While waiting out his sentry assignment in the cold, Anselmo wondered to himself what the difference was between him and the four enemy soldiers in the toasty cabin. They were alike. Outside of the war they farmed their land, raised their families and existed day to day. Under normal circumstances, they would all be friends. Yet, tomorrow, as part of the bridge demolition effort, he would have to kill the four soldiers. Clearly, in the context of the struggle for democracy, it was the right thing to do. He had to do his duty for his side. But wouldn't there be penance he had to do after the war? There had to be! Perhaps he could work for the new government, like a priest did when the Church was once trusted. This would absolve him of his sins for killing the four Nationalist soldiers.

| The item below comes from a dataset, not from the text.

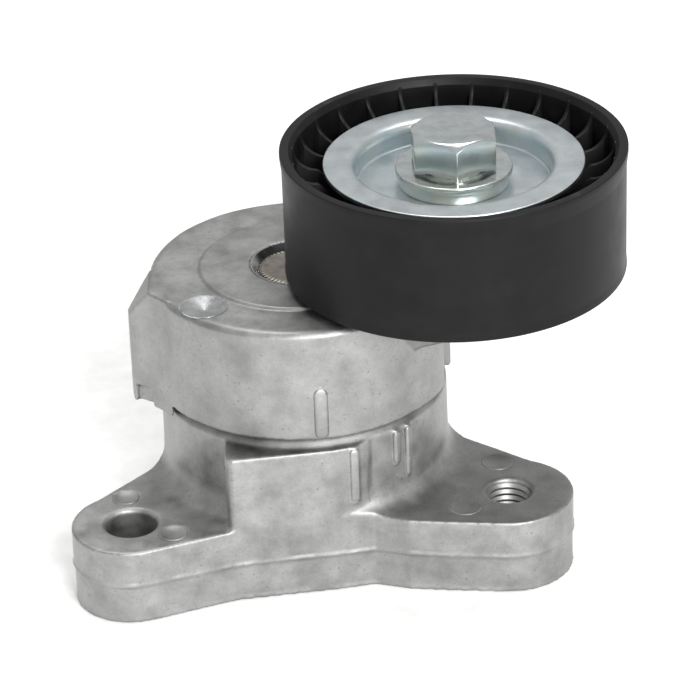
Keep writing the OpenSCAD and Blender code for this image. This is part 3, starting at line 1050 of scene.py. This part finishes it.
@dataclass
class ArmCasting:
    """The swinging arm and the knurled end of its shaft.

    Attributes:
        grid: Mesh size of the casting.
        passes: Smoothing passes that round its edges.
        knurl_in: Radius at the roots of the knurl.
        knurl_out: Radius at its crests.
        teeth: Number of teeth.
        deep: Height of the knurled band.
        drum_r: Radius of the drum.
        top: Height of the drum's flat top.
        step_r: Radius of the raised middle.
        step_w: Width of its slope.
        step: Its height.
        bore_in: Radius of the shaft's hole.
        bore_out: Outer radius of the bevel round it.
        dot: Place of the turned centre mark.
        dot_r: Its radius.
        dot_deep: Its depth.
        sunk: How far the casting stays under a machined piece that covers it.
        proud: How far the shaft's toothed end stands above the CAD shaft.
        bead: Angle, wall radius, width, lowest and highest point, and height of the front bead.
    """

    grid: float = 0.4
    passes: int = 4
    knurl_in: float = 7.95
    knurl_out: float = 8.55
    teeth: int = 54
    deep: float = 1.2
    drum_r: float = 31.9
    top: float = 61.9
    step_r: float = 21.3
    step_w: float = 0.6
    step: float = 0.6
    bore_in: float = 8.5
    bore_out: float = 10.1
    dot: Point = (-19.92, -17.93)
    dot_r: float = 4.8
    dot_deep: float = 1.1
    sunk: float = 0.35
    proud: float = 0.8
    bead: tuple[float, ...] = (-83.2, 31.9, 3.0, 36.9, 48.8, 0.4)

    def uneven(self, places: np.ndarray, normals: np.ndarray) -> np.ndarray:
        """Skin of the casting: shallow waves, a true side wall and a crisp step on top.

        Args:
            places: Vertex places, in metres.
            normals: Vertex normals.

        Returns:
            New places.
        """
        x, y, z = (places / MM).T
        far = np.maximum(np.hypot(x, y), 0.01)
        rise = 0.05 * cloudy(places, 10, 11) + 0.03 * cloudy(places, 2.5, 12)
        moved = places + normals * rise[:, None] * MM
        wall = self.drum_r + 0.04 * cloudy(places, 9, 13)
        snap = np.clip((0.3 - abs(far - self.drum_r)) / 0.2, 0, 1)
        snap = (snap * np.clip((0.6 - abs(normals[:, 2])) / 0.3, 0, 1))[:, None]
        moved[:, :2] += snap * (places[:, :2] * (wall / far)[:, None] - moved[:, :2])
        edge = np.clip((self.step_r - far) / self.step_w + 0.5, 0, 1)
        level = self.top + self.step * edge + 0.02 * cloudy(places, 6, 14)
        flat = (far < self.step_r + 2.5) & (far > self.bore_out) & (abs(z - level) < 0.55)
        moved[:, 2] = np.where(flat & (normals[:, 2] > 0.3), level * MM, moved[:, 2])
        bore = (far < self.bore_out + 0.3) & (z > self.top - 3)
        moved[:, 2] = np.where(bore, np.minimum(z - self.sunk, self.top) * MM, moved[:, 2])
        dot = np.hypot(x - self.dot[0], y - self.dot[1])
        sunk = (dot < self.dot_r - 0.1) & (abs(z - self.top) < 1.5)
        cone = self.top - self.sunk - self.dot_deep * np.clip(1 - dot / self.dot_r, 0, 1)
        moved[:, 2] = np.where(sunk, cone * MM, moved[:, 2])
        return moved

    def machined(self) -> bpy.types.Object:
        """Bevel round the shaft and the centre mark, both freshly cut."""
        made = bmesh.new()
        crown = self.top + self.step
        outline: list[Corner] = [
            (self.bore_out + 0.25, crown + 0.03, 0.05),
            (self.bore_out, crown, 0.05),
            (self.bore_in, crown - 1.6, 0.1),
            (self.bore_in, crown - 2.4, 0),
            (self.bore_out + 0.25, crown - 2.4, 0),
        ]
        lathe(made, rounded(outline), (0.0, 0.0))
        outline = [
            (0.0, self.top - self.dot_deep, 0),
            (0.5, self.top - self.dot_deep, 0.1),
            (self.dot_r - 0.1, self.top - 0.02, 0.05),
            (self.dot_r + 0.15, self.top + 0.04, 0.05),
            (self.dot_r + 0.15, self.top - 0.3, 0),
            (0.0, self.top - self.dot_deep - 0.2, 0),
        ]
        lathe(made, rounded(outline), self.dot, 96)
        return to_piece(made, "machined_faces", 30)

    def profile(self) -> list[Point]:
        """Offset from the knurl's roots and drop of each ring of the shaft's end."""
        return [
            (-self.knurl_in, 0.0),
            (-0.9, 0.0),
            (-0.45, -0.02),
            (0.0, -0.25),
            (0.0, -self.deep),
        ]

    def knurl(self, top: float) -> bpy.types.Object:
        """Toothed end face of the pivot shaft.

        Args:
            top: Height of the shaft's end, in millimetres.

        Returns:
            The end face with its teeth.
        """
        made = bmesh.new()
        count = self.teeth * 4
        reach = [self.knurl_in, self.knurl_out, self.knurl_out, self.knurl_in]
        sections = []
        for inset, drop in self.profile():
            ring = []
            for k in range(count):
                a = 2 * math.pi * k / count
                edge = reach[k % 4] if inset == 0.0 else self.knurl_in
                r = max(edge + inset, 0.0)
                ring.append(Vector((r * math.cos(a) * MM, r * math.sin(a) * MM, (top + drop) * MM)))
            sections.append(ring)
        rings = [[made.verts.new(p) for p in ring] for ring in sections]
        for one, two in zip(rings, rings[1:]):
            for j in range(count):
                i = (j + 1) % count
                made.faces.new((one[j], one[i], two[i], two[j]))
        made.faces.new(rings[-1][::-1])
        return to_piece(made, "pivot_shaft_knurl", 40)

    def build(self, nodes: dict[str, bpy.types.Object]) -> None:
        """Build the casting and the end of its shaft.

        Args:
            nodes: CAD nodes by name.
        """
        made = casting(nodes["tensioner_arm"], "arm_casting", self.grid, self.passes, self.uneven)
        place(made, Body.ARM, "cast_arm", CAST_ARM, "tensioner_arm")
        place(self.machined(), Body.ARM, "cast_arm", CUT_ALUMINIUM)
        top = heights("pivot_shaft")[1]
        place(self.knurl(top + self.proud), Body.ARM, "shaft_steel", SHAFT_STEEL)
        front = bmesh.new()
        bar(front, self.bead)
        place(to_piece(front, "arm_front_bead", 60), Body.ARM, "cast_arm", CAST_ARM)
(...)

In the fog of war, the bridge is blown, but the planned Nationalist offensive is stymied by a Republican spy outing the Nationalist stratagem. The guerillas scatter, and Robert Jordan is left, under a tree on a hilltop, with a broken leg, to make his final stand, alone, as the Nationalist cavalry closes in on him. Robert Jordan, denied his role in ridding the world of fascism, becomes a forgotten wartime statistic.

While "For Whom the Bell Tolls," is a love story, a war adventure story, and a story about Spanish peasants fighting for their lives. it is a story about death. It is a story about stymied idealism. You cannot appreciate the fullness of the American literary canon without reading this book. Sadly, I read the book too late in life.